We chased for a bit and then jumped him, all three of us rolling around in the deep snow.
Once he was thoroughly tackled he asked if he had scored and
I told him no. we moved the goal line.
What?
Yeah it's over there now.
He was befuddled. I noticed while we were all struggling to
get to our feet the two boys whispering to each other. We stood up for the next
play. The friend tossed me the ball, but he threw it high, just high enough so
I had to look up to follow it into my hands.
Before the ball even came down both boys hit me at once,
knocking me down into the snow and letting the ball bounce off us.
Fumble! my son yelled and then we looked. No one could see where the ball went. I
finally saw the hole in the snow where it had gone down and leaped for it. I
shouldn't have. Getting there first meant both boys piling on.

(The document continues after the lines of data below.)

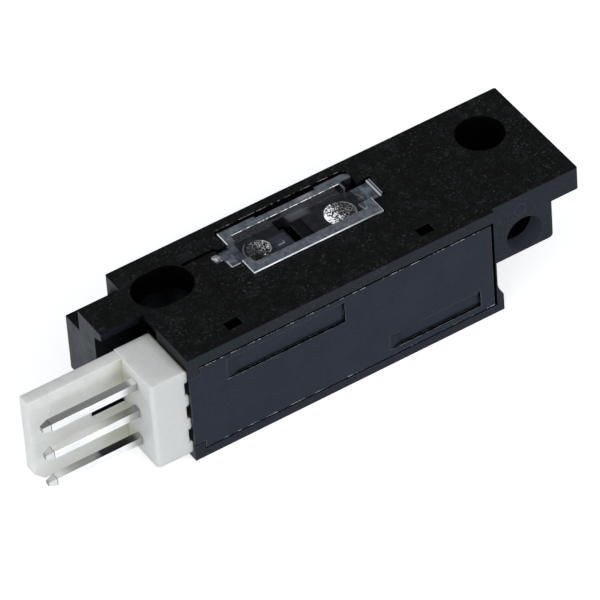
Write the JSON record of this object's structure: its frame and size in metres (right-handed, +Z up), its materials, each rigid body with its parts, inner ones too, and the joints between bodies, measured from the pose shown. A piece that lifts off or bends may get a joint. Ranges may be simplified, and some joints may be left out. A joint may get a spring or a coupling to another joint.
{
  "type": "reflective optical sensor",
  "caption": "Slim black reflective optical sensor with a clear lensed window on top, screw hole and slot, and a white pin header for a plug at one end.",
  "frame": {"origin": "under the middle of the whole part's bounding box, on the flat bottom of the housing", "axes": "+X along the housing, away from the plug header and towards the screw flange; +Y from the side cover to the plain back; +Z up, out of the lensed window"},
  "size_m": [0.0414, 0.0104, 0.0093],
  "materials": {
    "housing_plastic": "fine textured black moulding",
    "cover_plastic": "smooth satin black moulding",
    "window_clear": "clear moulding with polished lenses",
    "shield_plastic": "matt black",
    "board_laminate": "green solder mask",
    "header_nylon": "natural white satin",
    "pin_metal": "bright tin plate",
    "solder": "bright solder",
    "package_clear": "clear epoxy",
    "package_tinted": "smoke-tinted epoxy",
    "die": "polished semiconductor",
    "lead_metal": "tinned lead frame",
    "chip_black": "matt moulding compound",
    "resistor_ceramic": "glazed ceramic",
    "capacitor_ceramic": "bare ceramic"
  },
  "bodies": {
    "root": {"amplifier_chip": "chip_black", "amplifier_lead_1": "lead_metal", "amplifier_lead_2": "lead_metal", "amplifier_lead_3": "lead_metal", "amplifier_lead_4": "lead_metal", "amplifier_lead_5": "lead_metal", "amplifier_lead_6": "lead_metal", "amplifier_lead_7": "lead_metal", "amplifier_lead_8": "lead_metal", "chip_capacitor_1": "capacitor_ceramic", "chip_capacitor_2": "capacitor_ceramic", "chip_resistor_1": "resistor_ceramic", "chip_resistor_2": "resistor_ceramic", "chip_resistor_3": "resistor_ceramic", "chip_resistor_4": "resistor_ceramic", "chip_resistor_5": "resistor_ceramic", "circuit_board": "board_laminate", "emitter_die": "die", "emitter_lead_1": "lead_metal", "emitter_lead_2": "lead_metal", "emitter_package": "package_clear", "emitter_solder_1": "solder", "emitter_solder_2": "solder", "header_pin_1": "pin_metal", "header_pin_2": "pin_metal", "header_pin_3": "pin_metal", "header_solder_1": "solder", "header_solder_2": "solder", "header_solder_3": "solder", "housing": "housing_plastic", "lens_window": "window_clear", "light_shield": "shield_plastic", "output_transistor": "chip_black", "plug_header": "header_nylon", "receiver_die": "die", "receiver_lead_1": "lead_metal", "receiver_lead_2": "lead_metal", "receiver_lead_3": "lead_metal", "receiver_package": "package_tinted", "receiver_solder_1": "solder", "receiver_solder_2": "solder", "receiver_solder_3": "solder", "side_cover": "cover_plastic"}
  },
  "joints": []
}
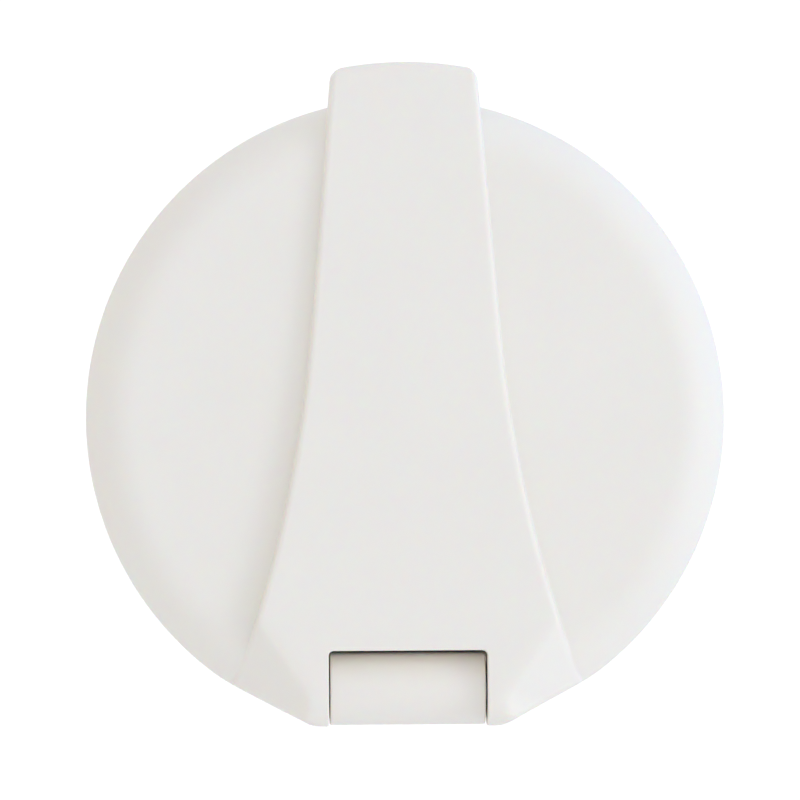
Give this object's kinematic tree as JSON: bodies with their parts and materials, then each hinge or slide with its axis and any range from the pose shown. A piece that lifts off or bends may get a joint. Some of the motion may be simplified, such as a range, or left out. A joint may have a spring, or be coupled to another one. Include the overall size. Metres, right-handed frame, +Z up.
{
  "type": "fire sprinkler head",
  "caption": "Recessed sidewall fire sprinkler head behind a round white hinged drop-down cover with a raised band and pull tab.",
  "frame": {"origin": "on the sprinkler's axis, in the plane of the wall's surface, at the back of the wall gasket", "axes": "+X to the right seen from the room, +Z up, +Y into the wall, so the cover faces -Y"},
  "size_m": [0.084, 0.0629, 0.0874],
  "materials": {
    "white_plastic": "fine satin moulded, warm off-white",
    "cup_metal": "drawn, satin",
    "brass": "cast and machined, satin",
    "steel": "zinc plated",
    "copper": "rolled copper strip",
    "solder": "dull grey fusible alloy",
    "bulb_glass": "glass filled with red fluid",
    "foam": "closed-cell foam",
    "fibre": "pressed fibre"
  },
  "bodies": {
    "base": {"base_ring": "white_plastic", "wall_gasket": "foam", "flange_screw_1": "steel", "flange_screw_2": "steel", "flange_screw_3": "steel", "flange_screw_4": "steel", "hinge_spring": "steel", "release_bracket": "copper", "bracket_screw_1": "steel", "bracket_screw_2": "steel"},
    "cover_lid": {"cover": "white_plastic", "hinge_pin": "steel", "cover_seal": "foam", "release_tab": "copper", "tab_screw_1": "steel", "tab_screw_2": "steel", "fusible_solder": "solder"},
    "sprinkler": {"recess_cup": "cup_metal", "sprinkler_frame": "brass", "deflector": "brass", "load_screw": "brass", "glass_bulb": "bulb_glass", "valve_cap": "brass", "spring_seal": "steel", "sealing_washer": "fibre", "retaining_nut": "brass"}
  },
  "joints": [
    {"name": "cover_hinge", "type": "hinge", "parent": "base", "child": "cover_lid", "pos_m": [0, -0.0095, -0.0356], "axis": [1, 0, 0], "range_deg": [0, 165], "stiffness_Nm_per_rad": 0.0035, "springref_deg": 165.01},
    {"name": "depth_slide", "type": "slide", "parent": "base", "child": "sprinkler", "axis": [0, 1, 0], "range_m": [0, 0.01]}
  ]
}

My son rose out of that scrum with the ball and headed off
for the big tree. At that I showed our friend how to play defense. We ran a few
yards in the opposite direction and then got down into a lineman's stance, our
chins just above the level of the snow. Just as my son went into his touchdown
dance, we yelled out that the goal line was now behind us and he was going to have
to go through us to get there.
The games would go on like that often ending in an argument
along the lines of, "I scored a touchdown." "I moved the goal line."
"I moved it back." "Anybody want hot chocolate?"
I often wondered what the mothers thought when their sons came home exhausted, their snowsuits soaked through and trying to explain Calvin and Hobbes football to them.